▸ Written instruction:
Make an exact copy of the listing below.

▸ Data shown:
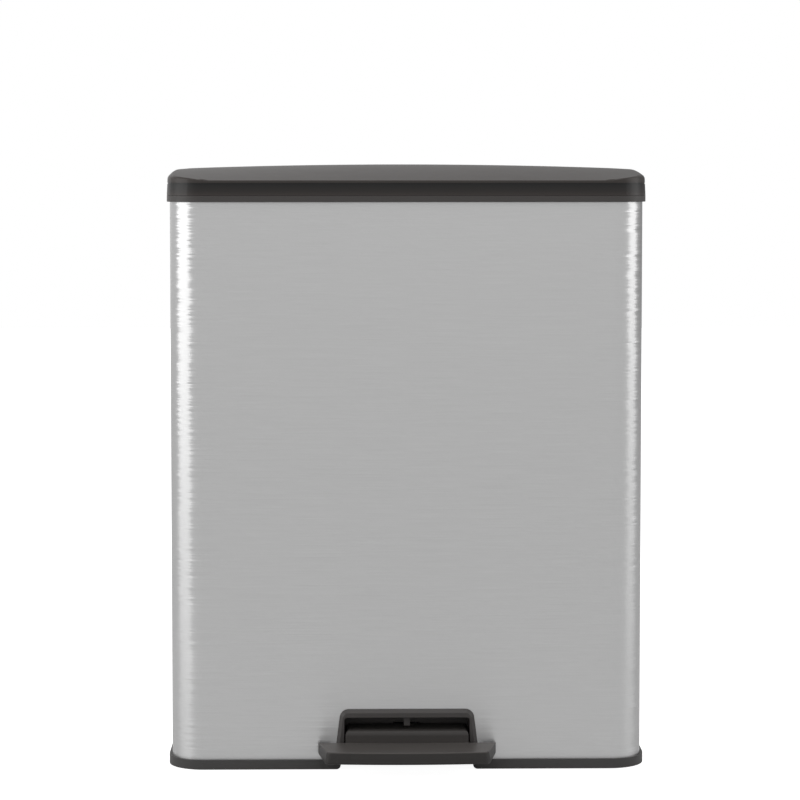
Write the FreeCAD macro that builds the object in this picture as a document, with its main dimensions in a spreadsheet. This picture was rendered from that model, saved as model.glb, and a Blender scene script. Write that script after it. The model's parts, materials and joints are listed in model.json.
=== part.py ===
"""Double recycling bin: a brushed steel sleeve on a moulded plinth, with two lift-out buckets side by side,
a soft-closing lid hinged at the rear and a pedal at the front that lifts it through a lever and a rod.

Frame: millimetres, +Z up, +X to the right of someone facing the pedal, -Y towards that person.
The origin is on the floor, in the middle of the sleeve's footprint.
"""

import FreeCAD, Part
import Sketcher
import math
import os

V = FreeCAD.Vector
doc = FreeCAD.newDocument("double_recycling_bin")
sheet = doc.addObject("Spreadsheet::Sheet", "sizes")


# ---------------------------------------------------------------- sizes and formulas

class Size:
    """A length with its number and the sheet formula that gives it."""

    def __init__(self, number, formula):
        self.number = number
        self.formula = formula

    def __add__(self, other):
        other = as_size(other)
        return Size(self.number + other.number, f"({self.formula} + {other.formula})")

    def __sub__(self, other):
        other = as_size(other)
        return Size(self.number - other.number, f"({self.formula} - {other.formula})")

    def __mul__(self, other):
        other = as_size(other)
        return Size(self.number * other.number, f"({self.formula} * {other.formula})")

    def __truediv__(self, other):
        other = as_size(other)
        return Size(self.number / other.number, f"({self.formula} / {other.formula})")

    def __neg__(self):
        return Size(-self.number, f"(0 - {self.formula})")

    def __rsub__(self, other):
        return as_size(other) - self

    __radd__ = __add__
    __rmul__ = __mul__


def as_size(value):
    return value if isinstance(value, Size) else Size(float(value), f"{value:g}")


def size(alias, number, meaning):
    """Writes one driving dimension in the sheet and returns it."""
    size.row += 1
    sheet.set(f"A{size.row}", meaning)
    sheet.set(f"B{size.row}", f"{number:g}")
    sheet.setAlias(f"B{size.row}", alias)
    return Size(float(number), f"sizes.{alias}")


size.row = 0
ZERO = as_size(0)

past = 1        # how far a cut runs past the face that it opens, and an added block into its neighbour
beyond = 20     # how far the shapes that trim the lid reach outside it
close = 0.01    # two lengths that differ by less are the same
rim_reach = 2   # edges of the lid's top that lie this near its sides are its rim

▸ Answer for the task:
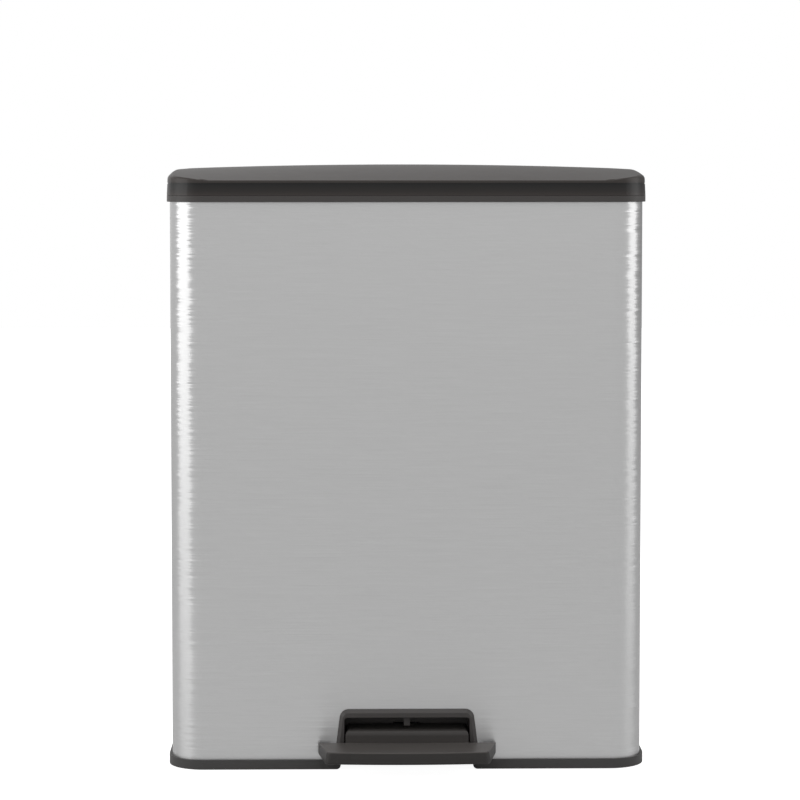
Write the FreeCAD macro that builds the object in this picture as a document, with its main dimensions in a spreadsheet. This picture was rendered from that model, saved as model.glb, and a Blender scene script. Write that script after it. The model's parts, materials and joints are listed in model.json.
=== part.py ===
"""Double recycling bin: a brushed steel sleeve on a moulded plinth, with two lift-out buckets side by side,
a soft-closing lid hinged at the rear and a pedal at the front that lifts it through a lever and a rod.

Frame: millimetres, +Z up, +X to the right of someone facing the pedal, -Y towards that person.
The origin is on the floor, in the middle of the sleeve's footprint.
"""

import FreeCAD, Part
import Sketcher
import math
import os

V = FreeCAD.Vector
doc = FreeCAD.newDocument("double_recycling_bin")
sheet = doc.addObject("Spreadsheet::Sheet", "sizes")


# ---------------------------------------------------------------- sizes and formulas

class Size:
    """A length with its number and the sheet formula that gives it."""

    def __init__(self, number, formula):
        self.number = number
        self.formula = formula

    def __add__(self, other):
        other = as_size(other)
        return Size(self.number + other.number, f"({self.formula} + {other.formula})")

    def __sub__(self, other):
        other = as_size(other)
        return Size(self.number - other.number, f"({self.formula} - {other.formula})")

    def __mul__(self, other):
        other = as_size(other)
        return Size(self.number * other.number, f"({self.formula} * {other.formula})")

    def __truediv__(self, other):
        other = as_size(other)
        return Size(self.number / other.number, f"({self.formula} / {other.formula})")

    def __neg__(self):
        return Size(-self.number, f"(0 - {self.formula})")

    def __rsub__(self, other):
        return as_size(other) - self

    __radd__ = __add__
    __rmul__ = __mul__


def as_size(value):
    return value if isinstance(value, Size) else Size(float(value), f"{value:g}")


def size(alias, number, meaning):
    """Writes one driving dimension in the sheet and returns it."""
    size.row += 1
    sheet.set(f"A{size.row}", meaning)
    sheet.set(f"B{size.row}", f"{number:g}")
    sheet.setAlias(f"B{size.row}", alias)
    return Size(float(number), f"sizes.{alias}")


size.row = 0
ZERO = as_size(0)

past = 1        # how far a cut runs past the face that it opens, and an added block into its neighbour
beyond = 20     # how far the shapes that trim the lid reach outside it
close = 0.01    # two lengths that differ by less are the same
rim_reach = 2   # edges of the lid's top that lie this near its sides are its rim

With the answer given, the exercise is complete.